→ OBJECTIVE:
Within the records that follow, find every line containing the string "piece". Copy those lines.

→ DATA TO USE:
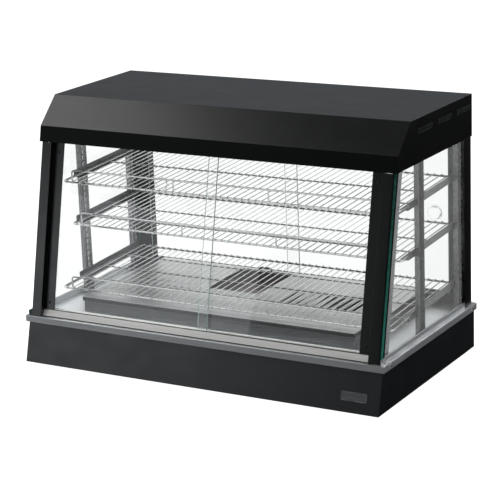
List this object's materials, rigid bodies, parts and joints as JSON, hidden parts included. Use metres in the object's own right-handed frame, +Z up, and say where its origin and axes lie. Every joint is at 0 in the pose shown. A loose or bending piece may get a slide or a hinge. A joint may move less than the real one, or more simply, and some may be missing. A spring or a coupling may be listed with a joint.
{
  "type": "hot food display case",
  "caption": "Countertop heated glass display case with sliding front and rear doors, wire shelves, a lit hood and rear controls.",
  "frame": {"origin": "middle of the footprint on the counter, under the feet", "axes": "+X to the customer's right along the case, front faces -Y, +Z up"},
  "size_m": [0.912, 0.5106, 0.6055],
  "materials": {
    "black_paint": "satin black powder coat",
    "stainless": "brushed stainless sheet",
    "bright_stainless": "bright stainless",
    "chrome_wire": "chrome-plated wire",
    "clear_glass": "clear tempered glass with polished green edges",
    "clear_plastic": "clear moulded finger cup",
    "black_plastic": "moulded, fine texture",
    "red_plastic": "glossy",
    "rubber": "moulded rubber",
    "lamp_glass": "frosted white lamp tube",
    "white_moulding": "heat-proof moulding",
    "element_sheath": "heat-darkened metal sheath"
  },
  "bodies": {
    "cabinet": {"base_shell": "black_paint", "hood_shell": "black_paint", "rear_bottom_track": "black_paint", "front_post_left": "black_paint", "front_post_right": "black_paint", "rear_post_left": "black_paint", "rear_post_right": "black_paint", "base_bottom_plate": "stainless", "deck_pan": "stainless", "heater_box": "stainless", "heater_cover": "stainless", "control_panel": "stainless", "front_jamb_left": "stainless", "front_jamb_right": "stainless", "shelf_rail_bottom_left": "stainless", "shelf_rail_bottom_right": "stainless", "shelf_rail_middle_left": "stainless", "shelf_rail_middle_right": "stainless", "shelf_rail_top_left": "stainless", "shelf_rail_top_right": "stainless", "water_pan": "bright_stainless", "front_bottom_track": "bright_stainless", "front_top_track": "bright_stainless", "rear_top_track": "bright_stainless", "hood_ceiling": "bright_stainless", "side_sill_left": "bright_stainless", "side_sill_right": "bright_stainless", "pilaster_front_left": "bright_stainless", "pilaster_front_right": "bright_stainless", "pilaster_rear_left": "bright_stainless", "pilaster_rear_right": "bright_stainless", "shelf_bottom": "chrome_wire", "shelf_middle": "chrome_wire", "shelf_top": "chrome_wire", "thermometer_case": "chrome_wire", "side_glass_left": "clear_glass", "side_glass_right": "clear_glass", "thermometer_lens": "clear_glass", "power_switch_body": "black_plastic", "light_switch_body": "black_plastic", "foot_front_left": "rubber", "foot_front_right": "rubber", "foot_rear_left": "rubber", "foot_rear_right": "rubber", "cord_gland": "rubber", "lamp_tube": "lamp_glass", "lamp_socket_left": "white_moulding", "lamp_socket_right": "white_moulding", "thermostat_body": "white_moulding", "heating_element": "element_sheath"},
    "front_door_left": {"front_door_left": "clear_glass"},
    "front_door_right": {"front_door_right": "clear_glass"},
    "rear_door_left": {"rear_door_left": "clear_glass", "rear_pull_left": "clear_plastic"},
    "rear_door_right": {"rear_door_right": "clear_glass", "rear_pull_right": "clear_plastic"},
    "thermostat_knob": {"thermostat_knob": "black_plastic"},
    "power_rocker": {"power_rocker": "red_plastic"},
    "light_rocker": {"light_rocker": "black_plastic"},
    "thermometer_needle": {"thermometer_needle": "red_plastic"}
  },
  "joints": [
    {"name": "front_door_left_slide", "type": "slide", "parent": "cabinet", "child": "front_door_left", "axis": [1, 0, 0], "range_m": [0, 0.399]},
    {"name": "front_door_right_slide", "type": "slide", "parent": "cabinet", "child": "front_door_right", "axis": [1, 0, 0], "range_m": [-0.399, 0]},
    {"name": "rear_door_left_slide", "type": "slide", "parent": "cabinet", "child": "rear_door_left", "axis": [1, 0, 0], "range_m": [0, 0.385]},
    {"name": "rear_door_right_slide", "type": "slide", "parent": "cabinet", "child": "rear_door_right", "axis": [1, 0, 0], "range_m": [-0.385, 0]},
    {"name": "thermostat_turn", "type": "hinge", "parent": "cabinet", "child": "thermostat_knob", "pos_m": [0.318, 0.24845, 0.06025], "axis": [0, 1, 0], "range_deg": [0, 270]},
    {"name": "power_rocker_tilt", "type": "hinge", "parent": "cabinet", "child": "power_rocker", "pos_m": [0.262, 0.24355, 0.06025], "axis": [1, 0, 0], "range_deg": [-14, 0]},
    {"name": "light_rocker_tilt", "type": "hinge", "parent": "cabinet", "child": "light_rocker", "pos_m": [0.226, 0.24355, 0.06025], "axis": [1, 0, 0], "range_deg": [-14, 0]},
    {"name": "thermometer_needle_turn", "type": "hinge", "parent": "cabinet", "child": "thermometer_needle", "pos_m": [0.172, 0.23975, 0.06025], "axis": [0, 1, 0], "range_deg": [0, 260], "stiffness_Nm_per_rad": 0.0005}
  ]
}
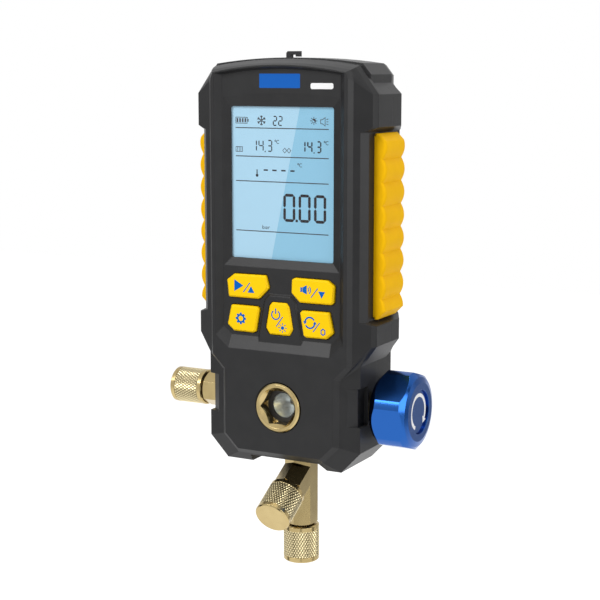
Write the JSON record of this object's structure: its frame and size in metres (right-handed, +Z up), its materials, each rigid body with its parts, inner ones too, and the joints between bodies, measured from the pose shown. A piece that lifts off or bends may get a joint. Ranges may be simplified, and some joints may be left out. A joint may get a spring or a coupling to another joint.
{
  "type": "digital refrigerant manifold gauge",
  "caption": "Hand-held digital pressure gauge on a brass manifold, with keypad and display, sight glass, side valve knob and capped flare ports.",
  "frame": {"origin": "centre of the arch of the stowed hanging hook, in the middle of the hook's thickness", "axes": "+X to the valve knob's side, +Y from the display to the back, +Z up"},
  "size_m": [0.1211, 0.0479, 0.2248],
  "materials": {
    "case": "fine moulded texture",
    "hook": "satin",
    "window": "clear",
    "display": "reflective display",
    "board": "solder mask",
    "chip": "moulded",
    "mat": "matt",
    "key": "satin",
    "grip": "satin",
    "brass": "machined",
    "gasket": "matt",
    "clear_glass": "polished",
    "reflector": "polished",
    "knob": "anodised",
    "steel": "zinc plated",
    "cell": "printed sleeve"
  },
  "bodies": {
    "case": {"front_case": "case", "rear_case": "case", "hook_guide": "case", "lcd_window": "window", "lcd_panel": "display", "main_board": "board", "processor": "chip", "buzzer": "chip", "keypad_mat": "mat", "grip_left": "grip", "grip_right": "grip", "manifold_block": "brass", "sight_collar": "brass", "sight_gasket": "gasket", "sight_glass": "clear_glass", "sight_reflector": "reflector", "left_port": "brass", "y_fitting": "brass", "valve_bonnet": "brass", "stem_packing": "gasket", "pressure_sensor": "steel", "battery_cells": "cell", "battery_contacts": "steel", "case_screws": "steel", "block_screws": "steel", "board_screws": "steel"},
    "key_start_up": {"key_start_up": "key"},
    "key_sound_down": {"key_sound_down": "key"},
    "key_settings": {"key_settings": "key"},
    "key_power_light": {"key_power_light": "key"},
    "key_cycle_zero": {"key_cycle_zero": "key"},
    "plunger": {"valve_plunger": "brass"},
    "knob": {"valve_knob": "knob", "valve_stem": "steel", "knob_screw": "steel", "knob_disc": "knob"},
    "left_seal": {"seal_left": "gasket"},
    "left_cap": {"cap_left": "brass"},
    "down_seal": {"seal_down": "gasket"},
    "down_cap": {"cap_down": "brass"},
    "front_seal": {"seal_front": "gasket"},
    "front_cap": {"cap_front": "brass"},
    "hook": {"hanging_hook": "hook"},
    "door": {"battery_door": "case"}
  },
  "joints": [
    {"name": "key_start_up_press", "type": "slide", "parent": "case", "child": "key_start_up", "axis": [0, 1, 0], "range_m": [0, 0.001], "stiffness_N_per_m": 600},
    {"name": "key_sound_down_press", "type": "slide", "parent": "case", "child": "key_sound_down", "axis": [0, 1, 0], "range_m": [0, 0.001], "stiffness_N_per_m": 600},
    {"name": "key_settings_press", "type": "slide", "parent": "case", "child": "key_settings", "axis": [0, 1, 0], "range_m": [0, 0.001], "stiffness_N_per_m": 600},
    {"name": "key_power_light_press", "type": "slide", "parent": "case", "child": "key_power_light", "axis": [0, 1, 0], "range_m": [0, 0.001], "stiffness_N_per_m": 600},
    {"name": "key_cycle_zero_press", "type": "slide", "parent": "case", "child": "key_cycle_zero", "axis": [0, 1, 0], "range_m": [0, 0.001], "stiffness_N_per_m": 600},
    {"name": "valve_lift", "type": "slide", "parent": "case", "child": "plunger", "axis": [1, 0, 0], "range_m": [0, 0.003]},
    {"name": "valve_turn", "type": "hinge", "parent": "plunger", "child": "knob", "pos_m": [0, 0.0043, -0.1411], "axis": [1, 0, 0], "range_deg": [0, 1080]},
    {"name": "left_cap_travel", "type": "slide", "parent": "case", "child": "left_seal", "axis": [-1, 0, 0], "range_m": [0, 0.0127]},
    {"name": "left_cap_turn", "type": "hinge", "parent": "left_seal", "child": "left_cap", "pos_m": [0, 0.0043, -0.1411], "axis": [-1, 0, 0], "range_deg": [0, 3600]},
    {"name": "down_cap_travel", "type": "slide", "parent": "case", "child": "down_seal", "axis": [0, 0, -1], "range_m": [0, 0.0127]},
    {"name": "down_cap_turn", "type": "hinge", "parent": "down_seal", "child": "down_cap", "pos_m": [0, 0.0043, -0.173], "axis": [0, 0, -1], "range_deg": [0, 3600]},
    {"name": "front_cap_travel", "type": "slide", "parent": "case", "child": "front_seal", "axis": [0, -0.866, -0.5], "range_m": [0, 0.0127]},
    {"name": "front_cap_turn", "type": "hinge", "parent": "front_seal", "child": "front_cap", "pos_m": [0, 0.0043, -0.173], "axis": [0, -0.866, -0.5], "range_deg": [0, 3600]},
    {"name": "hook_pull", "type": "slide", "parent": "case", "child": "hook", "axis": [0, 0, 1], "range_m": [0, 0.025]},
    {"name": "door_open", "type": "hinge", "parent": "case", "child": "door", "pos_m": [0, 0.0203, -0.0801], "axis": [-1, 0, 0], "range_deg": [0, 95]}
  ],
  "couplings": [
    {"joint": "valve_turn", "follows": "valve_lift", "rad_per_m": 6283.2},
    {"joint": "left_cap_turn", "follows": "left_cap_travel", "rad_per_m": 4947.4},
    {"joint": "down_cap_turn", "follows": "down_cap_travel", "rad_per_m": 4947.4},
    {"joint": "front_cap_turn", "follows": "front_cap_travel", "rad_per_m": 4947.4}
  ]
}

→ RESPONSE:
List this object's materials, rigid bodies, parts and joints as JSON, hidden parts included. Use metres in the object's own right-handed frame, +Z up, and say where its origin and axes lie. Every joint is at 0 in the pose shown. A loose or bending piece may get a slide or a hinge. A joint may move less than the real one, or more simply, and some may be missing. A spring or a coupling may be listed with a joint.
Write the JSON record of this object's structure: its frame and size in metres (right-handed, +Z up), its materials, each rigid body with its parts, inner ones too, and the joints between bodies, measured from the pose shown. A piece that lifts off or bends may get a joint. Ranges may be simplified, and some joints may be left out. A joint may get a spring or a coupling to another joint.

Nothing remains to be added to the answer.